━━━ Source records ━━━
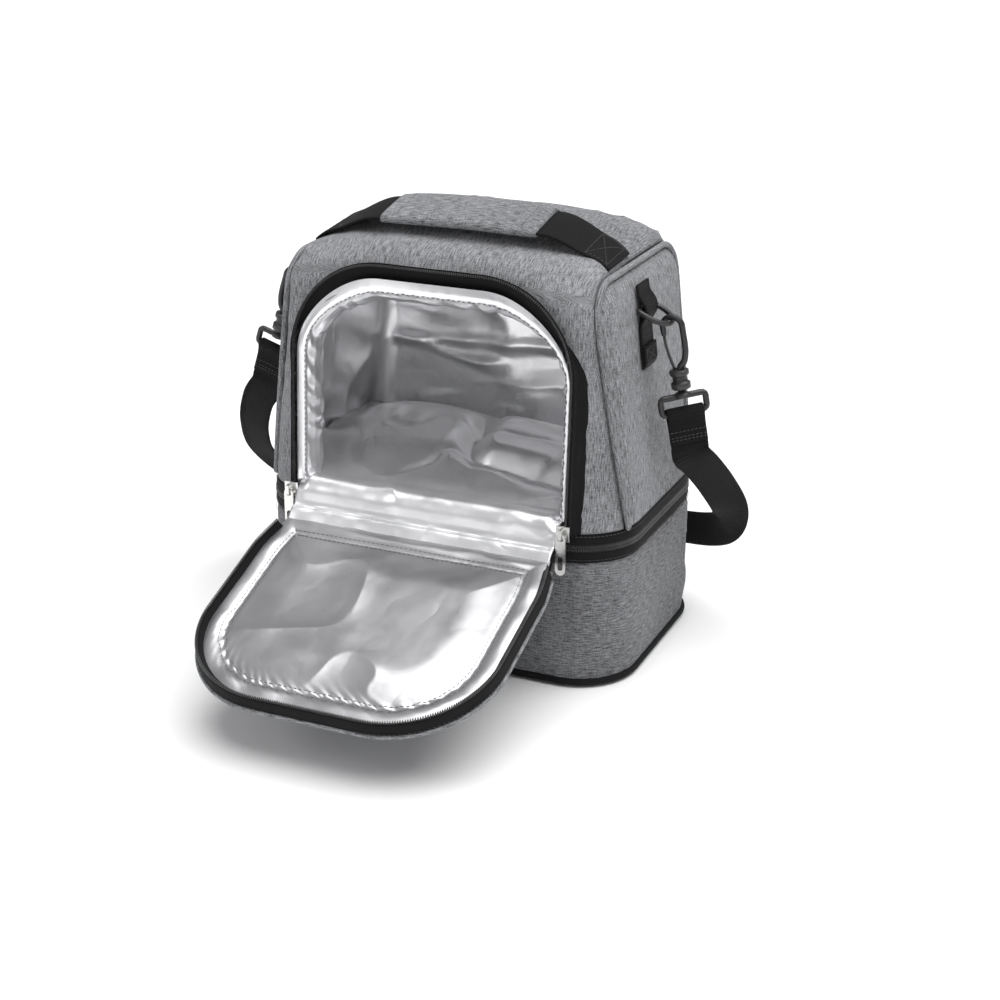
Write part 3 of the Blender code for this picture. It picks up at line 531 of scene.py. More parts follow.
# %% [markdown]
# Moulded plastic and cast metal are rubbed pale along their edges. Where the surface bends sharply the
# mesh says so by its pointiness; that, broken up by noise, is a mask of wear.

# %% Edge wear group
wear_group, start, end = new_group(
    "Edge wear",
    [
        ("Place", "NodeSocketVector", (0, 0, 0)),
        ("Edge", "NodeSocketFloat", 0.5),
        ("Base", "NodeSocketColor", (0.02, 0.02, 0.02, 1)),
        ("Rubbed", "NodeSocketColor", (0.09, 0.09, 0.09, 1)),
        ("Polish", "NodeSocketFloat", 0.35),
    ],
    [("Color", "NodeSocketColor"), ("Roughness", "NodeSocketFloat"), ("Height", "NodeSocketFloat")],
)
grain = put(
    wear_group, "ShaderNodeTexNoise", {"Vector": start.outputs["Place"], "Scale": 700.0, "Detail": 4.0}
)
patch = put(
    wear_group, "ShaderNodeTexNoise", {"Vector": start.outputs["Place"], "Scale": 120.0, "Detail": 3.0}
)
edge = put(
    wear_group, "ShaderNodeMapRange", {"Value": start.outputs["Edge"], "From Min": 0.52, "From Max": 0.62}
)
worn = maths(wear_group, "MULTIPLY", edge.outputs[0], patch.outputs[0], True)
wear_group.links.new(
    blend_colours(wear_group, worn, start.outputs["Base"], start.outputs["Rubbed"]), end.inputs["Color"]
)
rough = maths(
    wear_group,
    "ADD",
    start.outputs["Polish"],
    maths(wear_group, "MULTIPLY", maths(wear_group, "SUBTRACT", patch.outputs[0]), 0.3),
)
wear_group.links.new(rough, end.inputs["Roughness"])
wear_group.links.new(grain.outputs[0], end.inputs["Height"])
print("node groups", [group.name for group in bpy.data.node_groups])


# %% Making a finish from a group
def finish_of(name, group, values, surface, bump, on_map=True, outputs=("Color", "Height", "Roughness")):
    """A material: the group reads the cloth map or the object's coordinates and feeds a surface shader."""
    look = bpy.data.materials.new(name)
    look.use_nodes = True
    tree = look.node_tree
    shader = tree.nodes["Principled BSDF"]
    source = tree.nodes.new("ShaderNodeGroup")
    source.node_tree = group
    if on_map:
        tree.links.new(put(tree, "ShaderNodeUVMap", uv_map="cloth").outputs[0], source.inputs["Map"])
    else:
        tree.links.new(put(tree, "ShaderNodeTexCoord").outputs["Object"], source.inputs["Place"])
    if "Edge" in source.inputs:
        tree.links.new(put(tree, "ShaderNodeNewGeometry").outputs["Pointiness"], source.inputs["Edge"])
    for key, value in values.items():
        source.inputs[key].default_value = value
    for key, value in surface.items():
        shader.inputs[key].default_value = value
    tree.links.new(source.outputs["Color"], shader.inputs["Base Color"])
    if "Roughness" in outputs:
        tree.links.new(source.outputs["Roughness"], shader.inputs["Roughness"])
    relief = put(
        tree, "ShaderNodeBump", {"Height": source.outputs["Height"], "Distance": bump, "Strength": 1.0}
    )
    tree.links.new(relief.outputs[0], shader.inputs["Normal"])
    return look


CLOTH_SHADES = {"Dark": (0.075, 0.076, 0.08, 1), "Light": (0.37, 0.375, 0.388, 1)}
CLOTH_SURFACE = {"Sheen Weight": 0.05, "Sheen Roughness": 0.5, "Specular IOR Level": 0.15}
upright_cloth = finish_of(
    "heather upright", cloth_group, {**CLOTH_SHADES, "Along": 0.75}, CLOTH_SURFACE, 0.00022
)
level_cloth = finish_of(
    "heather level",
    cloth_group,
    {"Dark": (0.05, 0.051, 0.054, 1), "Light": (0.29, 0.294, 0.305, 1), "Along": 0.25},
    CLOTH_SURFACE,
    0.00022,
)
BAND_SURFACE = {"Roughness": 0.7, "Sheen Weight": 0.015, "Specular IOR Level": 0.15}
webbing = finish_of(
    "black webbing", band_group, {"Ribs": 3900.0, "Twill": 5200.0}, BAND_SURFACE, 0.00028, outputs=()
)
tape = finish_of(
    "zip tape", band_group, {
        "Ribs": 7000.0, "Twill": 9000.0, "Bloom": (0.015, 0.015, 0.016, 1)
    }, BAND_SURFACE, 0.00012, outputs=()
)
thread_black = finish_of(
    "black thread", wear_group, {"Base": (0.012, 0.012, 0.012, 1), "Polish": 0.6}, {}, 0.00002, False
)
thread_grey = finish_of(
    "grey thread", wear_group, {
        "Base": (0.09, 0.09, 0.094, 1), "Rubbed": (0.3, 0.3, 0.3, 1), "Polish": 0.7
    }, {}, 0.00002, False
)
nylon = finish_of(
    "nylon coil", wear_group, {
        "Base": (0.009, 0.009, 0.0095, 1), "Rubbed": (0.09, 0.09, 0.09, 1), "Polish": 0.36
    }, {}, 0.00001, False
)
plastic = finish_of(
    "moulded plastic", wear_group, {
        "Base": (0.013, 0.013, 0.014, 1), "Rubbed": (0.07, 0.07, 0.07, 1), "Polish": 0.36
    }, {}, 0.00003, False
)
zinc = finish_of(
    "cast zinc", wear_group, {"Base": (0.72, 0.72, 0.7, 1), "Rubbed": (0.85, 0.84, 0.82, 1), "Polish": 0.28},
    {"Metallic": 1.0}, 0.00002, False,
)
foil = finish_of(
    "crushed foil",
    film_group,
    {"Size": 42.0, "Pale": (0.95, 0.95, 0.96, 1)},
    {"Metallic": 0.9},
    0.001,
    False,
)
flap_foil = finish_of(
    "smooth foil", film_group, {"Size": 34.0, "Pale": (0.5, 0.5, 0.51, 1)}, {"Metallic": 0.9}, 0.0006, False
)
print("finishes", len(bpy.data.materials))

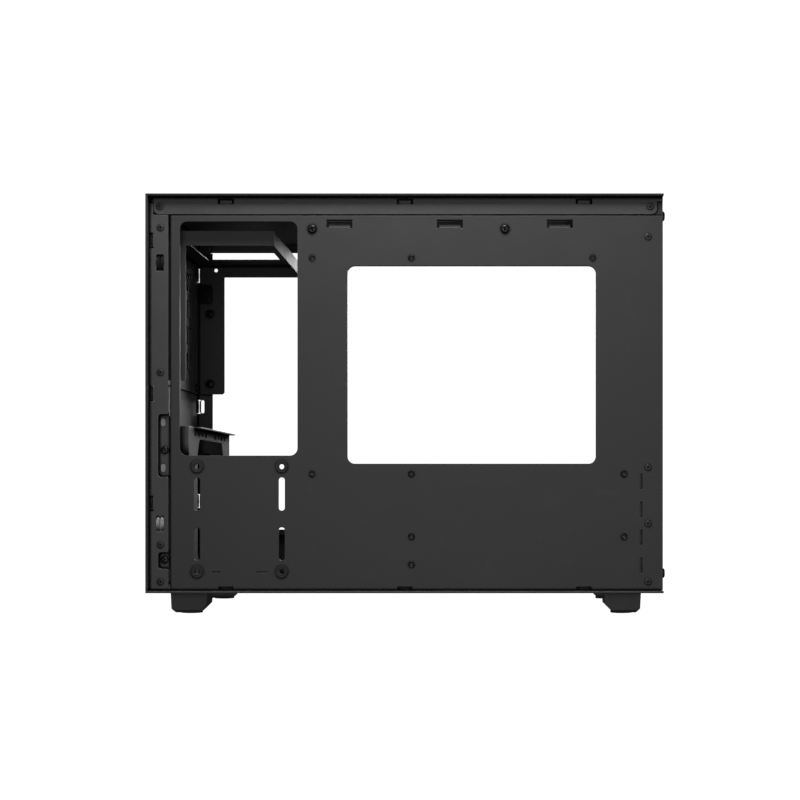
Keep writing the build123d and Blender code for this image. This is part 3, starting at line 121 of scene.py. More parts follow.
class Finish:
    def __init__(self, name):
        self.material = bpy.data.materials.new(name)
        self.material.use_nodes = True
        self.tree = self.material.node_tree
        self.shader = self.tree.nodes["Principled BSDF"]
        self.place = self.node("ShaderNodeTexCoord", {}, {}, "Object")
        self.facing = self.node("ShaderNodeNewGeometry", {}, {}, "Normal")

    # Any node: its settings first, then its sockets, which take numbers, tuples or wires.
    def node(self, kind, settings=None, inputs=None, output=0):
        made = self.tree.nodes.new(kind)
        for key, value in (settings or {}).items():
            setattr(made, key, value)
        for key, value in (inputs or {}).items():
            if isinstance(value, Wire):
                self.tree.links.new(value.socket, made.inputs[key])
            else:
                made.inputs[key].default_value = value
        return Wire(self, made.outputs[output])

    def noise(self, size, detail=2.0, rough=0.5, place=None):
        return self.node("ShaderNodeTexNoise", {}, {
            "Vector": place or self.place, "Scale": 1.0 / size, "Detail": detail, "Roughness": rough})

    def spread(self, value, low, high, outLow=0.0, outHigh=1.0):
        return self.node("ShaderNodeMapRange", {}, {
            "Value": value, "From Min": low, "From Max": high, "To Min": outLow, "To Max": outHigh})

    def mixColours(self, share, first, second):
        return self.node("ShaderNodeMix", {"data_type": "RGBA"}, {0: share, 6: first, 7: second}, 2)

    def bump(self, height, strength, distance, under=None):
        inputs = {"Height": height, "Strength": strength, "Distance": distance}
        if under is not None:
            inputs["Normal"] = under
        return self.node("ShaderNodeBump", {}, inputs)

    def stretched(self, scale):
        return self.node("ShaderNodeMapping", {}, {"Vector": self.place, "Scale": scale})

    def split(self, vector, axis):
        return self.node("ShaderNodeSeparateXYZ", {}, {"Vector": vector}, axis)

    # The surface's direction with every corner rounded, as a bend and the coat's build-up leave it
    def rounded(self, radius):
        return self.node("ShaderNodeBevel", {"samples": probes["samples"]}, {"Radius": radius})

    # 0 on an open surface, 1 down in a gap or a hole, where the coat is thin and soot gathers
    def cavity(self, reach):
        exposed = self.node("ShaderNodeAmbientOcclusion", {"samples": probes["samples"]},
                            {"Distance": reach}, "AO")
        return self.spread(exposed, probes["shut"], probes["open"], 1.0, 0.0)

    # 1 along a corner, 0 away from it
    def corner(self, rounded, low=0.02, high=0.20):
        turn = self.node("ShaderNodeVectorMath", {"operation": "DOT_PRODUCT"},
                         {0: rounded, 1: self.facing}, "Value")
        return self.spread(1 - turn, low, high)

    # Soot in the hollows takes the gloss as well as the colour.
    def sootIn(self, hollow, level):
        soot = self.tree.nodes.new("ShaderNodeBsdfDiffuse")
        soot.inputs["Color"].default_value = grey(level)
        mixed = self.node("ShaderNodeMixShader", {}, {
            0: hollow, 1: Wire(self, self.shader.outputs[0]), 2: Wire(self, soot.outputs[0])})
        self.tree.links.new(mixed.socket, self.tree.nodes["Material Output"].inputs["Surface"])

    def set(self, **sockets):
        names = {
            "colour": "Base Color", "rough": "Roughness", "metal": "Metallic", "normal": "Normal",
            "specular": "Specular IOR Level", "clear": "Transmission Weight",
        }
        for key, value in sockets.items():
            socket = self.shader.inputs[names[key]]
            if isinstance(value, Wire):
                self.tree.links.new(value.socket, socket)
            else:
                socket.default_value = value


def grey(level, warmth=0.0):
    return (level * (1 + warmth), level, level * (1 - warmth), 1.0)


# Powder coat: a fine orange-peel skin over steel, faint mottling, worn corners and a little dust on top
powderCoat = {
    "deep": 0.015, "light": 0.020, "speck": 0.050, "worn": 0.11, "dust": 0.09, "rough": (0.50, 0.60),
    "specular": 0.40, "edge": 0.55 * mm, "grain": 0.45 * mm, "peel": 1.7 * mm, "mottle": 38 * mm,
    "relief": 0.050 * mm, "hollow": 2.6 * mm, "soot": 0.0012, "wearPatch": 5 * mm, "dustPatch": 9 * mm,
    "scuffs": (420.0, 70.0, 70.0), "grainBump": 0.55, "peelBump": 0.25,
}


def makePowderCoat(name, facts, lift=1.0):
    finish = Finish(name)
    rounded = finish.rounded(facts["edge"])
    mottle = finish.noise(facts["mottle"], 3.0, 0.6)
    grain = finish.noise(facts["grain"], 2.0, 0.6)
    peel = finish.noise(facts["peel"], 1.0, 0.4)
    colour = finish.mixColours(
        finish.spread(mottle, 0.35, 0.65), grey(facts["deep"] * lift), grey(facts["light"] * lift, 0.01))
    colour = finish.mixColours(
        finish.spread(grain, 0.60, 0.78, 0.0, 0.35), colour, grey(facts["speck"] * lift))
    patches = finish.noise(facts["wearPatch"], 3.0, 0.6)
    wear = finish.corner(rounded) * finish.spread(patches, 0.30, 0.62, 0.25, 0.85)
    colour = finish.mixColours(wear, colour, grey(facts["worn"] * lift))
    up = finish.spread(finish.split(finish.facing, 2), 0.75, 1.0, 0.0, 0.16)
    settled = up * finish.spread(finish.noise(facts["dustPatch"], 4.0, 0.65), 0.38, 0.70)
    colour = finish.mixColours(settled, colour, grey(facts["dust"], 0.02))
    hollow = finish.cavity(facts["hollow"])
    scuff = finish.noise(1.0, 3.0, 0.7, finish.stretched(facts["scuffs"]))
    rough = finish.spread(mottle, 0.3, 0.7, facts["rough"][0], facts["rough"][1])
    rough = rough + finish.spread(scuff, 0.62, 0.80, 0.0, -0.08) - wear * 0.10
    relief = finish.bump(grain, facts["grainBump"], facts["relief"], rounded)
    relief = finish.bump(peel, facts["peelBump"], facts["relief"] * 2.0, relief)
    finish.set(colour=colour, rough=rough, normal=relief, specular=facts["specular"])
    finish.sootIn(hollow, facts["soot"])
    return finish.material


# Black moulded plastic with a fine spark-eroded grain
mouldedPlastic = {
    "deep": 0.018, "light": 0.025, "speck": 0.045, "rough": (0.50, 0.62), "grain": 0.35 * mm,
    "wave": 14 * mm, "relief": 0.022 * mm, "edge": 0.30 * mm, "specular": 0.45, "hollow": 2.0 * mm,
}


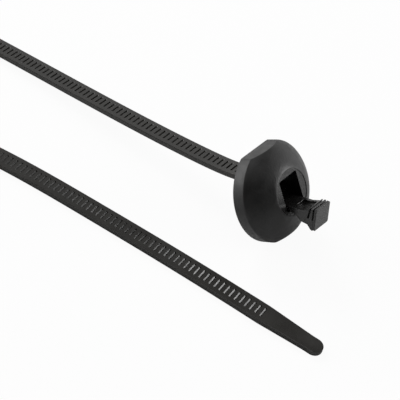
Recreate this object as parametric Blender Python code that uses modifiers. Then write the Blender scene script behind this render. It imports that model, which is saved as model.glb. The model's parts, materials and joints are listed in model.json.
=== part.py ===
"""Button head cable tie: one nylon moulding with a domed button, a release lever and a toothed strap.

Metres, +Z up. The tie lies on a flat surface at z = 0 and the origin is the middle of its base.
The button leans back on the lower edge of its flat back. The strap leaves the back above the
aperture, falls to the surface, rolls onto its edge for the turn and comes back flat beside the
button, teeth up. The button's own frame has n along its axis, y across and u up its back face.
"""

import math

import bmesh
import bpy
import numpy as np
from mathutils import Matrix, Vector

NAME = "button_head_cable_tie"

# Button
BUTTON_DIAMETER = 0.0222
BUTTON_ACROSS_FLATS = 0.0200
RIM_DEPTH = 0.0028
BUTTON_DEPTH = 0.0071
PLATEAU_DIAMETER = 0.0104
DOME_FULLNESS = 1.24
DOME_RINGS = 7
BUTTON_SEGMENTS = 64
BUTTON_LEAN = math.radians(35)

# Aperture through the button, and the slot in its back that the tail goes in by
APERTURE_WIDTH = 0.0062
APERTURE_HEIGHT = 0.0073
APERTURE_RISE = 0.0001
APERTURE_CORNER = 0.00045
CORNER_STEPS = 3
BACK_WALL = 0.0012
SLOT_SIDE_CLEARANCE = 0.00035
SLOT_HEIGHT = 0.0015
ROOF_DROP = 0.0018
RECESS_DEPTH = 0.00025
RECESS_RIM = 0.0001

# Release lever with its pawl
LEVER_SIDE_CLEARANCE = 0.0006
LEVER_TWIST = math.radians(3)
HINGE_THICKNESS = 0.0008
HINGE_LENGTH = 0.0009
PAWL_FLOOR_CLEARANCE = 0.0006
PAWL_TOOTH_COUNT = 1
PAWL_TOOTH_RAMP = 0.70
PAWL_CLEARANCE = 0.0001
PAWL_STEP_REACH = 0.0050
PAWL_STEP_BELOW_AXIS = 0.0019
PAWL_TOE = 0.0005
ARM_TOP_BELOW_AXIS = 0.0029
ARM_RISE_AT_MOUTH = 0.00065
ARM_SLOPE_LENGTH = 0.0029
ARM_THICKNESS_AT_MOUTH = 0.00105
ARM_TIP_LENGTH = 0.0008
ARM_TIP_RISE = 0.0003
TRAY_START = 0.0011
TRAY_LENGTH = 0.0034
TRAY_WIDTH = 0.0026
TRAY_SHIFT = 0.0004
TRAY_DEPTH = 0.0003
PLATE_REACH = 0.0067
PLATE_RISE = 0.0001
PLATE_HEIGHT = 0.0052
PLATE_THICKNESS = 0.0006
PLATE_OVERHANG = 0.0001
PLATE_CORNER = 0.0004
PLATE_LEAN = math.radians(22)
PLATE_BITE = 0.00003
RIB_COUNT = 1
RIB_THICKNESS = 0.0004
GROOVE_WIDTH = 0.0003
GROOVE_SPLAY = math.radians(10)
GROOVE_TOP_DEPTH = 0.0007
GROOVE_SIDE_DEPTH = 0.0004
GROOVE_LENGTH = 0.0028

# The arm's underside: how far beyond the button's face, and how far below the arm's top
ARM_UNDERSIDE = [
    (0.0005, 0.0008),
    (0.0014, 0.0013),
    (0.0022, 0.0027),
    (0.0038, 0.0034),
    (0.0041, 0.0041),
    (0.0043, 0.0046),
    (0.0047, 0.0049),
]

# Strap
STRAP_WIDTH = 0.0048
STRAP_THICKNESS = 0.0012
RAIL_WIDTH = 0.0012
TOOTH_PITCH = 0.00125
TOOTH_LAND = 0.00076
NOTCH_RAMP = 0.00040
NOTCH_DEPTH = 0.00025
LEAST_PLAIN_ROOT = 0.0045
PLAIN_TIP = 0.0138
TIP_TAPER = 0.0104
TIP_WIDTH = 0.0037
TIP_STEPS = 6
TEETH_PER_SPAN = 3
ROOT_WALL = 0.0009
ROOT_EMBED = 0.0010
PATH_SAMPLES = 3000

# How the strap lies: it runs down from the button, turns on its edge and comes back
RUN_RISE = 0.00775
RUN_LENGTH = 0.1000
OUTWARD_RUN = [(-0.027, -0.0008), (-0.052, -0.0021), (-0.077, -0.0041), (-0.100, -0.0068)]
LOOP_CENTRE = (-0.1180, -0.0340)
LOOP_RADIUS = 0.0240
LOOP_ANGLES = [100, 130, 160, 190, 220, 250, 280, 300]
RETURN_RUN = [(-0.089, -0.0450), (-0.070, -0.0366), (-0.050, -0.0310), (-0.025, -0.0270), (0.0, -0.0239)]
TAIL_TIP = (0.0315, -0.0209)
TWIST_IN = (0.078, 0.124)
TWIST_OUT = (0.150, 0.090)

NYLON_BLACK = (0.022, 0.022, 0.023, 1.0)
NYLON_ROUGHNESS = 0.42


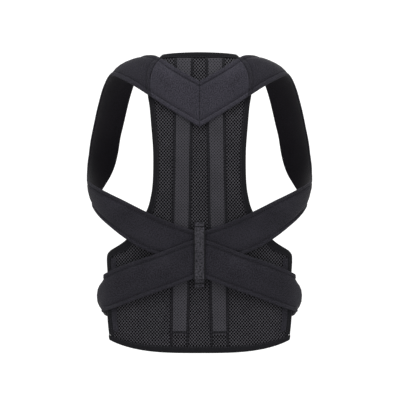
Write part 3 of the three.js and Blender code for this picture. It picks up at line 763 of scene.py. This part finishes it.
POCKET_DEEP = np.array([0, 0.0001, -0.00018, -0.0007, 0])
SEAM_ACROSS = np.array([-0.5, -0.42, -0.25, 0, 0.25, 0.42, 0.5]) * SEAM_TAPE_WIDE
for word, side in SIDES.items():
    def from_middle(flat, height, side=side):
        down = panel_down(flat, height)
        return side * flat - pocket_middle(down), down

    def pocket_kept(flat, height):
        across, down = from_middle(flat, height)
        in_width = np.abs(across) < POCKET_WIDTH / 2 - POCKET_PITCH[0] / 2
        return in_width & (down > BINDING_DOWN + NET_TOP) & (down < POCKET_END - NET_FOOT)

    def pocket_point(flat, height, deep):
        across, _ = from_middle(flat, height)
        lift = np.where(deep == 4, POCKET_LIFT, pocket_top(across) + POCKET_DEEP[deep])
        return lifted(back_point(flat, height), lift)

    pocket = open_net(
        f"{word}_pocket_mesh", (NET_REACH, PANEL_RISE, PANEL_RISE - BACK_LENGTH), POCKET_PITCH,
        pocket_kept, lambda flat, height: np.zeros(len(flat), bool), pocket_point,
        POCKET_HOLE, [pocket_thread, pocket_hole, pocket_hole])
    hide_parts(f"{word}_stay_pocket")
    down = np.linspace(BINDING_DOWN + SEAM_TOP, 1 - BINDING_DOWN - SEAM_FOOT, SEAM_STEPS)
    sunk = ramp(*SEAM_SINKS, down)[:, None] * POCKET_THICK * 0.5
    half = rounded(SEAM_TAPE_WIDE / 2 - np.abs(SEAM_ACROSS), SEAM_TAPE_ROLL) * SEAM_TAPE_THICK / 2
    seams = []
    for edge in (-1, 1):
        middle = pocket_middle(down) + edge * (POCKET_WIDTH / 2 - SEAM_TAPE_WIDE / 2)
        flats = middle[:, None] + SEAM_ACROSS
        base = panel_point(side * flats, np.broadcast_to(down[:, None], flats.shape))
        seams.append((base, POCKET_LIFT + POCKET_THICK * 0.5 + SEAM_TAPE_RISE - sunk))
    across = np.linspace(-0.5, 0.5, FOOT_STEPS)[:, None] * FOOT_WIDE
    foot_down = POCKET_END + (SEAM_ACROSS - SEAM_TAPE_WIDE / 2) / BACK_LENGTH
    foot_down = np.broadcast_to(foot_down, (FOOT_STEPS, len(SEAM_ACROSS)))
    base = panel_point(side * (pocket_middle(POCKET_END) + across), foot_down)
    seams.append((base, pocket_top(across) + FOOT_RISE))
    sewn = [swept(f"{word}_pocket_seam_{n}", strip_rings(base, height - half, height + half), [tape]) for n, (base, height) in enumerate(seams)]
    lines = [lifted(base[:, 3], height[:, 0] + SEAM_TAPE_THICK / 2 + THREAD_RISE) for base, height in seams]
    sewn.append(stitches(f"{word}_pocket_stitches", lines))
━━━
→ Requirements
Begin with the first line of the listing and copy exactly through the line that contains "# mesh says", please, keeping both ends and leaving out everything after.

→ Answer to this problem
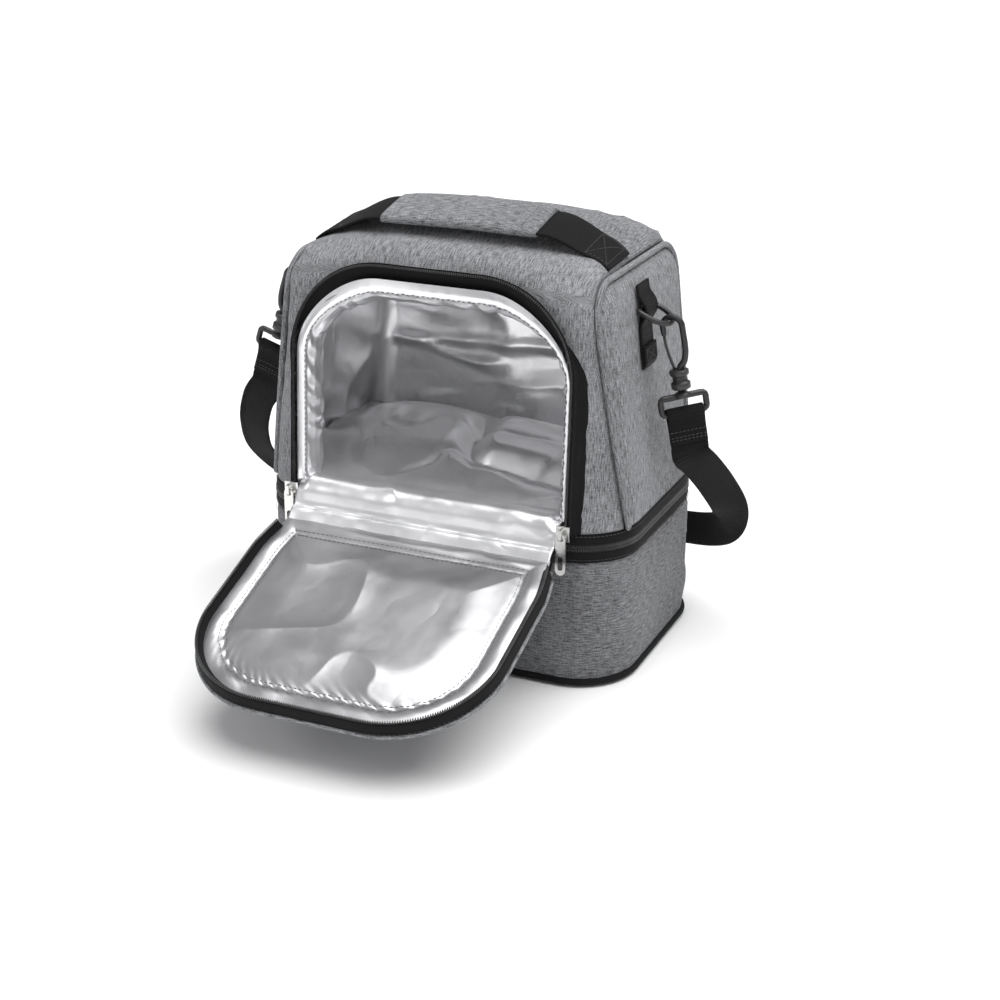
Write part 3 of the Blender code for this picture. It picks up at line 531 of scene.py. More parts follow.
# %% [markdown]
# Moulded plastic and cast metal are rubbed pale along their edges. Where the surface bends sharply the
# mesh says so by its pointiness; that, broken up by noise, is a mask of wear.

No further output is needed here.